5.einen Beitrag zur Gestaltung gesamteuropäischer Stabilität durch Wahrung sicherheitspolitischen Gleichgewichts, vertiefte Zusammenarbeit mit den Verbündeten und enge Kooperation mit allen europäischen Partnern zu leisten;

6.nach klarstellender Ergänzung des Grundgesetzes an kollektiven Einsätzen über die Nato hinaus im Rahmen der Charta der Vereinten Nationen (Kapitel VII) teilzunehmen, soweit es deutsche Interessen und deutsche Mitverantwortung für die Wahrung von Frieden, Humanität und internationaler Sicherheit gebieten.“ [...]

Zusammenfassung und Ausblick

Die bisherigen Überlegungen im BMVg zielten auf die Erfüllung von zwei Forderungen:

—den Entwurf der Gestalt und Rolle der BW zur Jahrtausendwende und damit

—die Entwicklung einer Meßlatte für die jetzt anstehenden Planungsentscheidungen.

Bundeswehrplanung ist zwar langfristig angelegt, aber dabei auch ein dynamischer Prozeß, dessen Ergebnisse stets der Überprüfung und Anpassung unterliegen.
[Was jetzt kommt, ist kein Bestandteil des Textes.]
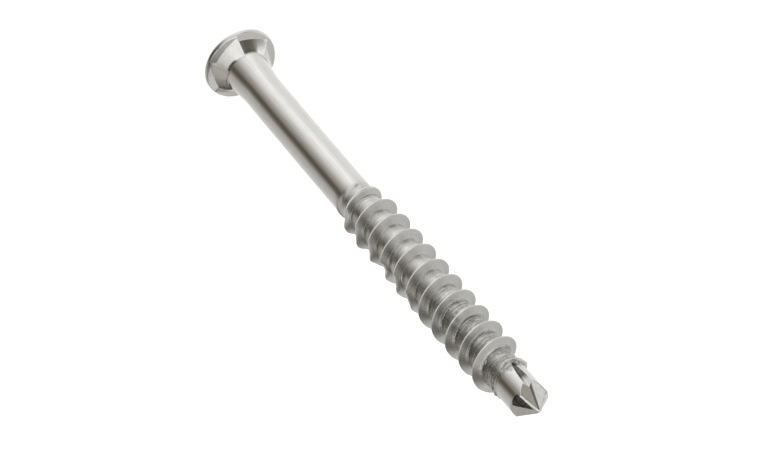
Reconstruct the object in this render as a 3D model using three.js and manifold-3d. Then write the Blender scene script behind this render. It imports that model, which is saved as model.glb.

Daher besteht notwendigerweise weiterhin Untersuchungsbedarf, insbesondere in den Feldern Mobilmachungs- und Alarmwesen, logistische Basis, Transport und Sanitätsdienst. Mit den Ergebnissen dieser Untersuchungen können Aussagen zu den Fähigkeiten der Streitkräfte weiter operationalisiert und quantifiziert werden.

Bereits heute wird aber auch deutlich, daß die erforderliche neue Qualität im Verteidigungsauftrag und in der militärischen Sicherheitsvorsorge nur erfolgreich umgesetzt werden kann, wenn weitgehender politischer und gesellschaftlicher Konsens zum Einsatzspektrum der Streitkräfte herrscht und die materiellen und ideellen Voraussetzungen der militärischen Sicherheitsvorsorge in Politik und Gesellschaft stärker als notwendige Gemeinschaftsaufgabe herausgestellt werden.